● YOUR TASK:
From the entries below, reproduce exactly the line containing "bounds = body.bounding_box()", the line containing "bpy.data.objects.remove(obj)", and every line in between, with nothing added.

● MATERIAL PROVIDED:
'''

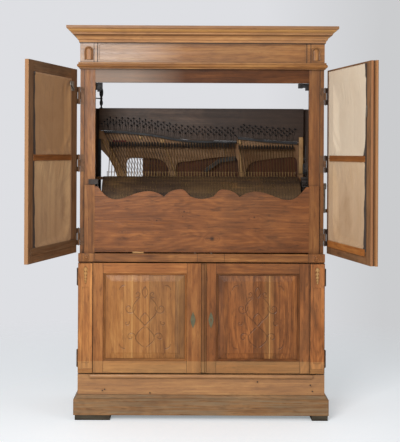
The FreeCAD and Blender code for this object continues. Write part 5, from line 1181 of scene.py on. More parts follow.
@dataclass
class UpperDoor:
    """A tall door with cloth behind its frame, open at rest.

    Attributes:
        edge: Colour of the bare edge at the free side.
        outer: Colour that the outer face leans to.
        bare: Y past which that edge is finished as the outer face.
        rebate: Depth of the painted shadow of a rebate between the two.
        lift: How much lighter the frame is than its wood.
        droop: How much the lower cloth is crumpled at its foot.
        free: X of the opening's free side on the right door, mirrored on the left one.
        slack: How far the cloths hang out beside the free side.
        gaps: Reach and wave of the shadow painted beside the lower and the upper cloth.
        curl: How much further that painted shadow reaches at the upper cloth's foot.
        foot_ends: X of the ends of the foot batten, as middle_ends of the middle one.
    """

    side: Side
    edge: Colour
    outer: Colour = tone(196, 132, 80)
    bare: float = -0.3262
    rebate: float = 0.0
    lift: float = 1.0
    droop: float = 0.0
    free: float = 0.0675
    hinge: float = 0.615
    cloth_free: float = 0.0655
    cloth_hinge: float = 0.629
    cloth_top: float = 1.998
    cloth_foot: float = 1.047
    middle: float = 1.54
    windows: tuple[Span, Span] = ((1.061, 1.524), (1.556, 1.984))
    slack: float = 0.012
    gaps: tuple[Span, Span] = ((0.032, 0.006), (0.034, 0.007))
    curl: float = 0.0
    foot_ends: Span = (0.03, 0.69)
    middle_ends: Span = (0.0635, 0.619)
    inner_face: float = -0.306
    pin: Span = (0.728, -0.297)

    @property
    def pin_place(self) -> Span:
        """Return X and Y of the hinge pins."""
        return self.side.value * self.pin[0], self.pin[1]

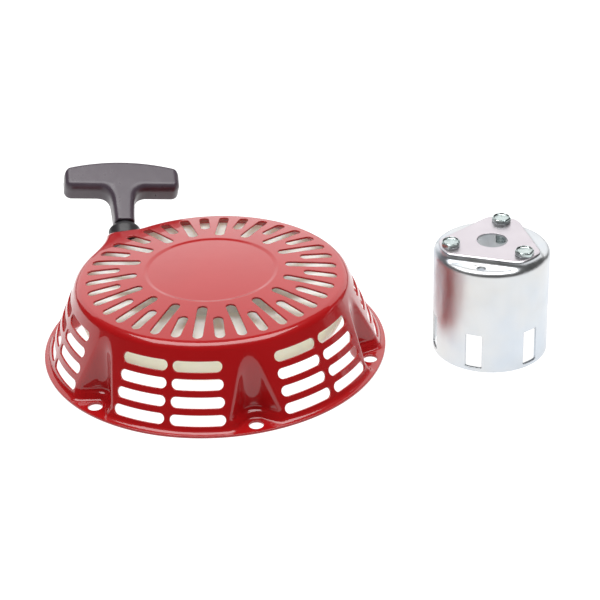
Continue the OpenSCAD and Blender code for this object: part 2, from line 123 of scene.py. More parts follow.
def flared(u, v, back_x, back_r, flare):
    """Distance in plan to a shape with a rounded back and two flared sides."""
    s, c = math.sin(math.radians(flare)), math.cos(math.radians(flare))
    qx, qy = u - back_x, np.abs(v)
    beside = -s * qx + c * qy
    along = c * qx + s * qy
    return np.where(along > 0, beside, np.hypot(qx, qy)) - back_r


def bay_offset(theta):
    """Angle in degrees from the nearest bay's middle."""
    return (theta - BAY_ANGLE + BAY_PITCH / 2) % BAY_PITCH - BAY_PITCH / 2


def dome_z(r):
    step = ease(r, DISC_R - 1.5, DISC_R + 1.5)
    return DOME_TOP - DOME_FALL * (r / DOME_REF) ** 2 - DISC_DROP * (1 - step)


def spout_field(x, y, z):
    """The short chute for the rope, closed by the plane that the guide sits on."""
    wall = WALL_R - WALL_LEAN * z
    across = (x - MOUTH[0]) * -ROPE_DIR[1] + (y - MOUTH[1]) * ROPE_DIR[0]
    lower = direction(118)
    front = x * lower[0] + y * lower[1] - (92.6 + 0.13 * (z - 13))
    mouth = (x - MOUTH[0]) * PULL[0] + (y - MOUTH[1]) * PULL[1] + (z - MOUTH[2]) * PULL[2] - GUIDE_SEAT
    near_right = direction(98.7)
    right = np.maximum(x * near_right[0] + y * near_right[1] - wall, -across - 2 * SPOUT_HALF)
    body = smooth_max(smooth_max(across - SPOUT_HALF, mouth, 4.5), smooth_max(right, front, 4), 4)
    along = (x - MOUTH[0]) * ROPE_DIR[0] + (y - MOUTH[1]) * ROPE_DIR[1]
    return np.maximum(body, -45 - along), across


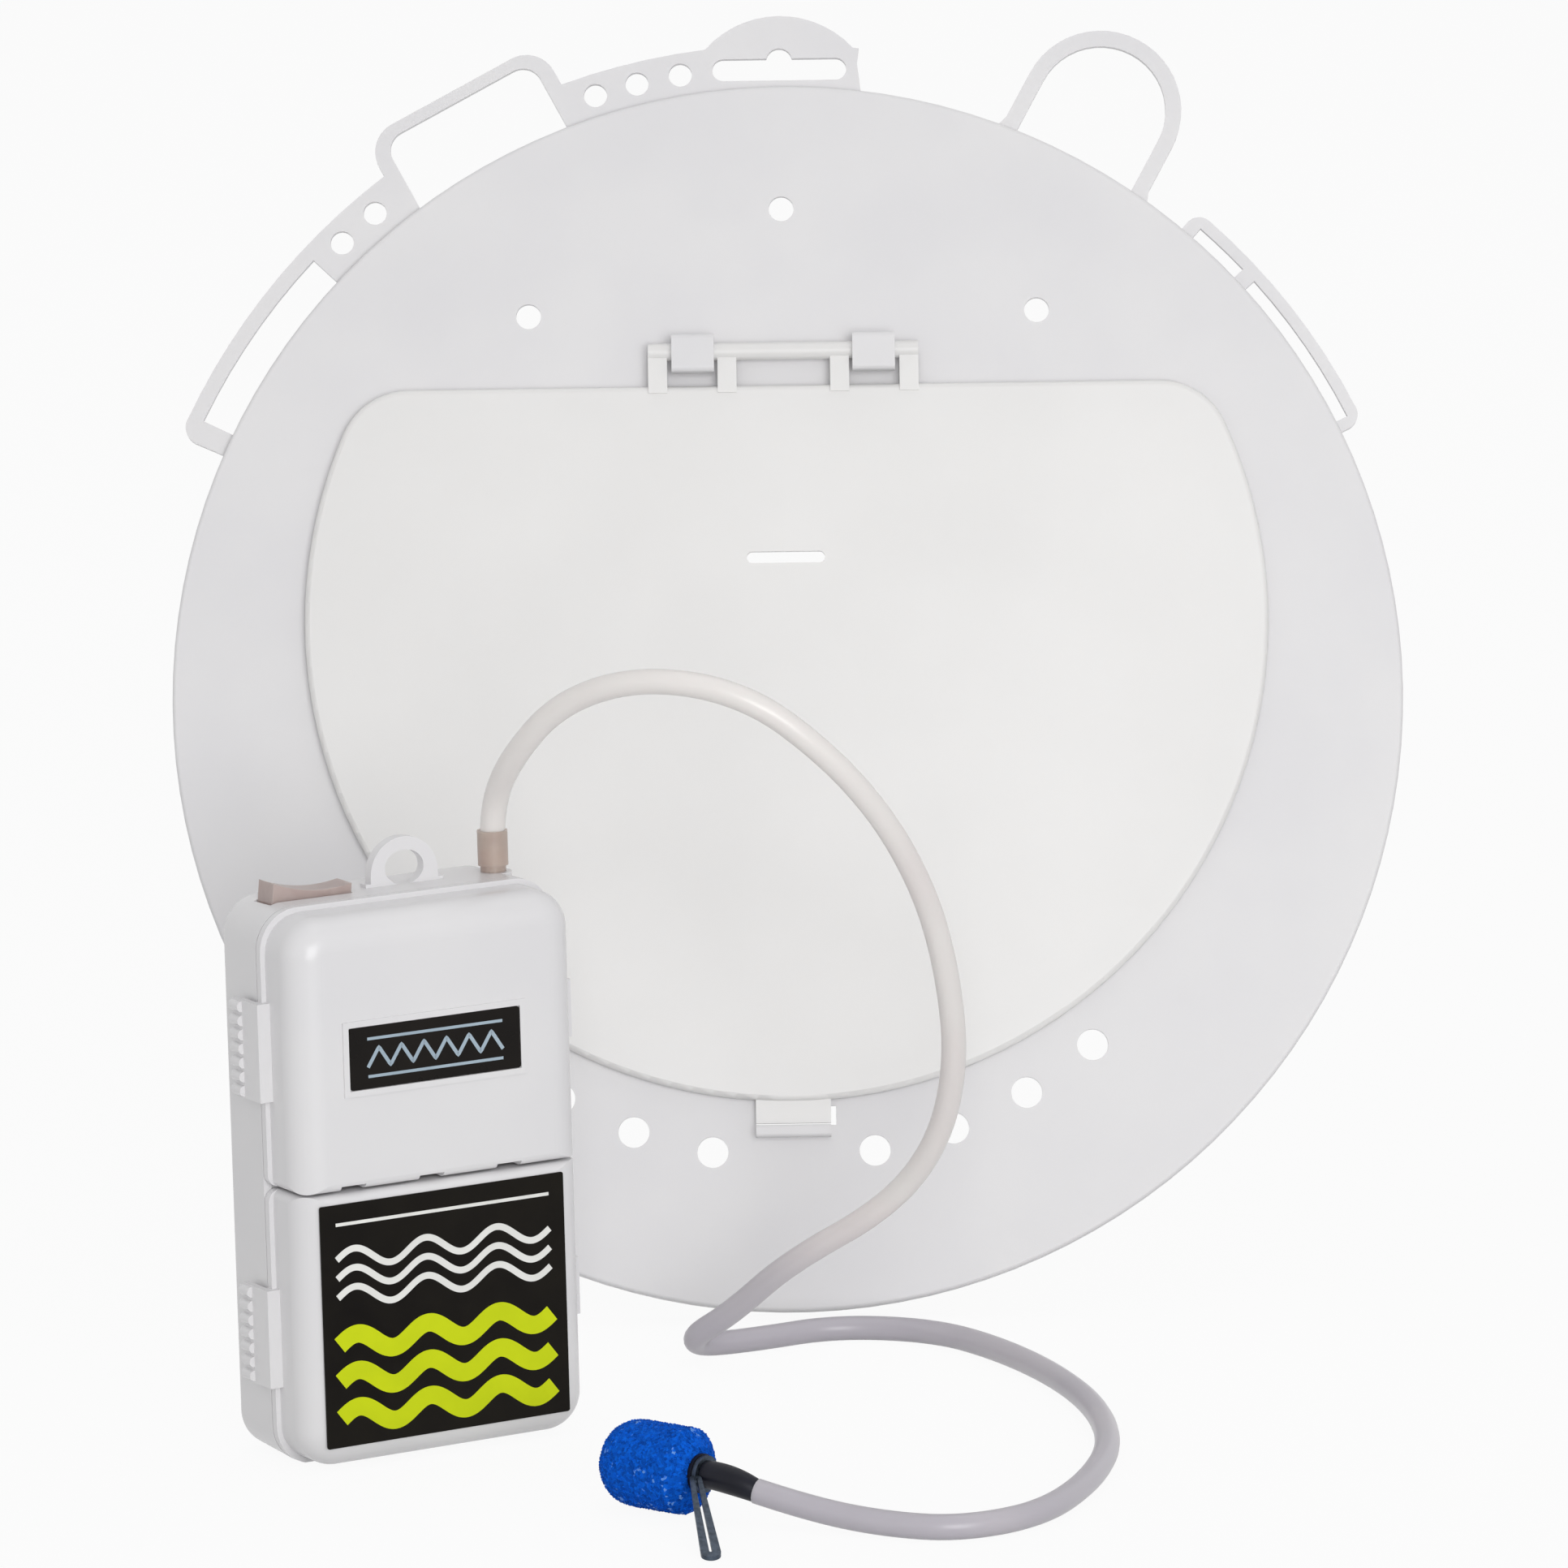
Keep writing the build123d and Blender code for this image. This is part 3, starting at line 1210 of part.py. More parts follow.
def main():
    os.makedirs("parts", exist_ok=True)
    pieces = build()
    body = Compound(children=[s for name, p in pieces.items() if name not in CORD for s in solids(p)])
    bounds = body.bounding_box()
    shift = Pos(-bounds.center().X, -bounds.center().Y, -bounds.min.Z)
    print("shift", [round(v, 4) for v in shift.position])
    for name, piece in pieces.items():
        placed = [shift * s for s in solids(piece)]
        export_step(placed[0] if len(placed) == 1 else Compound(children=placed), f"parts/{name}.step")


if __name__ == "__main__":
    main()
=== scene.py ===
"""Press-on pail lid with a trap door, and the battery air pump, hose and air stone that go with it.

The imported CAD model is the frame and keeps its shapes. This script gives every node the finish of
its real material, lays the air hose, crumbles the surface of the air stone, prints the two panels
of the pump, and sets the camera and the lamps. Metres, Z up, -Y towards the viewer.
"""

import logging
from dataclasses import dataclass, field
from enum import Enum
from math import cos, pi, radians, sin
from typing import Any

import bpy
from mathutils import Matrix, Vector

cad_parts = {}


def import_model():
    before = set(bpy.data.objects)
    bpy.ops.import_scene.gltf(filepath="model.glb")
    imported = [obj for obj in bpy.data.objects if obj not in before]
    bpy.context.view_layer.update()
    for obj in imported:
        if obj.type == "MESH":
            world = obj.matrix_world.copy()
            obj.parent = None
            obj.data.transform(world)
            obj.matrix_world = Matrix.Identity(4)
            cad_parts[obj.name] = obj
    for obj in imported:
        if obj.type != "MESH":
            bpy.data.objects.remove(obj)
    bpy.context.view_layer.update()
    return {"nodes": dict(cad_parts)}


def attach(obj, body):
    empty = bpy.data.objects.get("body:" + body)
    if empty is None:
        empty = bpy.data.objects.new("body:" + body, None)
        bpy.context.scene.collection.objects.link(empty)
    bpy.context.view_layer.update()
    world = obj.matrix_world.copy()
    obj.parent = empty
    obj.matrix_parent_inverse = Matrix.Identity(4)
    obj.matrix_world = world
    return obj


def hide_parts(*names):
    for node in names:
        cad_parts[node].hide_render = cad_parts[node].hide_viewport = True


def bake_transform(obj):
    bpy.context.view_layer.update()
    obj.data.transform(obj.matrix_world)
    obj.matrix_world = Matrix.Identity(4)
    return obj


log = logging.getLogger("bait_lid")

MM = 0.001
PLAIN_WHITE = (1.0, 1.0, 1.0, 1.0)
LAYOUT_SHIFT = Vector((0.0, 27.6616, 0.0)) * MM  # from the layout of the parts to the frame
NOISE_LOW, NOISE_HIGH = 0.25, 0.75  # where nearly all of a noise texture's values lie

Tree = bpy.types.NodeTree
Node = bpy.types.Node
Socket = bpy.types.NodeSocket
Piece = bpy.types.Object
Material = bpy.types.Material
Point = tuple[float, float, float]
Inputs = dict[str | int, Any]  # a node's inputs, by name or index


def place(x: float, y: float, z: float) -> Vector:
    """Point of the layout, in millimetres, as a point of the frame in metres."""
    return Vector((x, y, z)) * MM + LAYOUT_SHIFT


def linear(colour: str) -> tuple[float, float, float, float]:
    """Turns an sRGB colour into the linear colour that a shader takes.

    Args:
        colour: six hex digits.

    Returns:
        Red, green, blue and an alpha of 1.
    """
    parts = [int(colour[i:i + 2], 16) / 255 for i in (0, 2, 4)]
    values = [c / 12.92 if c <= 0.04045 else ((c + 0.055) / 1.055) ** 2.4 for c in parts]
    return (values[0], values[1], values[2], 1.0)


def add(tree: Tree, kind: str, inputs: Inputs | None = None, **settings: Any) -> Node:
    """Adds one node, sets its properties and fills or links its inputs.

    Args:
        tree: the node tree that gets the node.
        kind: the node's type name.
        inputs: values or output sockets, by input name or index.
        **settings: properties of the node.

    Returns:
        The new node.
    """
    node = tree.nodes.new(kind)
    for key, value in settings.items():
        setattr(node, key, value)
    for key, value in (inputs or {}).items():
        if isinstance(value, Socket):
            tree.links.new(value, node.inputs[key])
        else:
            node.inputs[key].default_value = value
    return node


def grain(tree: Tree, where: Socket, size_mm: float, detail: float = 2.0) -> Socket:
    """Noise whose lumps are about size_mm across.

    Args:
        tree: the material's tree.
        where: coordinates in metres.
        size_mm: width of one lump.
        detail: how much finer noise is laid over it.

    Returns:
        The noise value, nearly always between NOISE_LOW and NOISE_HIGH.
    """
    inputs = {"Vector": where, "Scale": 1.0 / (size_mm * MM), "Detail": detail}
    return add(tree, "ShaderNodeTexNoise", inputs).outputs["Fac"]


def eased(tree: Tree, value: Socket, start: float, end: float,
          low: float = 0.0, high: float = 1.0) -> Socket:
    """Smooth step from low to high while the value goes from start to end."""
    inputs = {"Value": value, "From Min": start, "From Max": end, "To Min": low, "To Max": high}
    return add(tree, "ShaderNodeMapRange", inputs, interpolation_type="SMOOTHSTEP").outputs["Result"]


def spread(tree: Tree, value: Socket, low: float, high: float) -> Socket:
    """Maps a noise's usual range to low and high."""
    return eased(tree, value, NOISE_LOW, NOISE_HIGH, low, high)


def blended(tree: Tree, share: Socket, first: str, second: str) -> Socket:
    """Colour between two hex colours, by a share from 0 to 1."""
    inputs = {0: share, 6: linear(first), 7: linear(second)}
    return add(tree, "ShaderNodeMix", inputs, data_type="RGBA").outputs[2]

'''

● PROBLEM SOLUTION:
    bounds = body.bounding_box()
    shift = Pos(-bounds.center().X, -bounds.center().Y, -bounds.min.Z)
    print("shift", [round(v, 4) for v in shift.position])
    for name, piece in pieces.items():
        placed = [shift * s for s in solids(piece)]
        export_step(placed[0] if len(placed) == 1 else Compound(children=placed), f"parts/{name}.step")


if __name__ == "__main__":
    main()
=== scene.py ===
"""Press-on pail lid with a trap door, and the battery air pump, hose and air stone that go with it.

The imported CAD model is the frame and keeps its shapes. This script gives every node the finish of
its real material, lays the air hose, crumbles the surface of the air stone, prints the two panels
of the pump, and sets the camera and the lamps. Metres, Z up, -Y towards the viewer.
"""

import logging
from dataclasses import dataclass, field
from enum import Enum
from math import cos, pi, radians, sin
from typing import Any

import bpy
from mathutils import Matrix, Vector

cad_parts = {}


def import_model():
    before = set(bpy.data.objects)
    bpy.ops.import_scene.gltf(filepath="model.glb")
    imported = [obj for obj in bpy.data.objects if obj not in before]
    bpy.context.view_layer.update()
    for obj in imported:
        if obj.type == "MESH":
            world = obj.matrix_world.copy()
            obj.parent = None
            obj.data.transform(world)
            obj.matrix_world = Matrix.Identity(4)
            cad_parts[obj.name] = obj
    for obj in imported:
        if obj.type != "MESH":
            bpy.data.objects.remove(obj)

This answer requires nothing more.